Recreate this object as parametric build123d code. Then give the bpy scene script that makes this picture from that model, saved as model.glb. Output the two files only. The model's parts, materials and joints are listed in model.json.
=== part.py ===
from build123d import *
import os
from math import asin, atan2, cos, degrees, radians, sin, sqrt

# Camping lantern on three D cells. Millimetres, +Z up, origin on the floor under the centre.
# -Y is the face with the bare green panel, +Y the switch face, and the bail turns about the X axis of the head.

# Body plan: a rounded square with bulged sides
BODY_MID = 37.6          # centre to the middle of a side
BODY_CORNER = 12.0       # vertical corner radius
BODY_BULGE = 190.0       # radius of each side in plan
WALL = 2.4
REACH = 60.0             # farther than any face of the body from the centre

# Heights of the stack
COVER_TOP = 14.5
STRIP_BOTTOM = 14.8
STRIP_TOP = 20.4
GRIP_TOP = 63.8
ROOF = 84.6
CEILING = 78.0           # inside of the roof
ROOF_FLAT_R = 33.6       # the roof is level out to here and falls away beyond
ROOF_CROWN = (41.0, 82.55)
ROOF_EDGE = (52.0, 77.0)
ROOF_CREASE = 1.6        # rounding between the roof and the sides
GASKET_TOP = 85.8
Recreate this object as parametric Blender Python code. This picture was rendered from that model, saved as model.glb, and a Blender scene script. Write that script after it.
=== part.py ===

__________

Goal
Transcribe the whole listing with nothing added or left out.

Problem solution
Recreate this object as parametric build123d code. Then give the bpy scene script that makes this picture from that model, saved as model.glb. Output the two files only. The model's parts, materials and joints are listed in model.json.
=== part.py ===
from build123d import *
import os
from math import asin, atan2, cos, degrees, radians, sin, sqrt

# Camping lantern on three D cells. Millimetres, +Z up, origin on the floor under the centre.
# -Y is the face with the bare green panel, +Y the switch face, and the bail turns about the X axis of the head.

# Body plan: a rounded square with bulged sides
BODY_MID = 37.6          # centre to the middle of a side
BODY_CORNER = 12.0       # vertical corner radius
BODY_BULGE = 190.0       # radius of each side in plan
WALL = 2.4
REACH = 60.0             # farther than any face of the body from the centre

# Heights of the stack
COVER_TOP = 14.5
STRIP_BOTTOM = 14.8
STRIP_TOP = 20.4
GRIP_TOP = 63.8
ROOF = 84.6
CEILING = 78.0           # inside of the roof
ROOF_FLAT_R = 33.6       # the roof is level out to here and falls away beyond
ROOF_CROWN = (41.0, 82.55)
ROOF_EDGE = (52.0, 77.0)
ROOF_CREASE = 1.6        # rounding between the roof and the sides
GASKET_TOP = 85.8
Recreate this object as parametric Blender Python code. This picture was rendered from that model, saved as model.glb, and a Blender scene script. Write that script after it.
=== part.py ===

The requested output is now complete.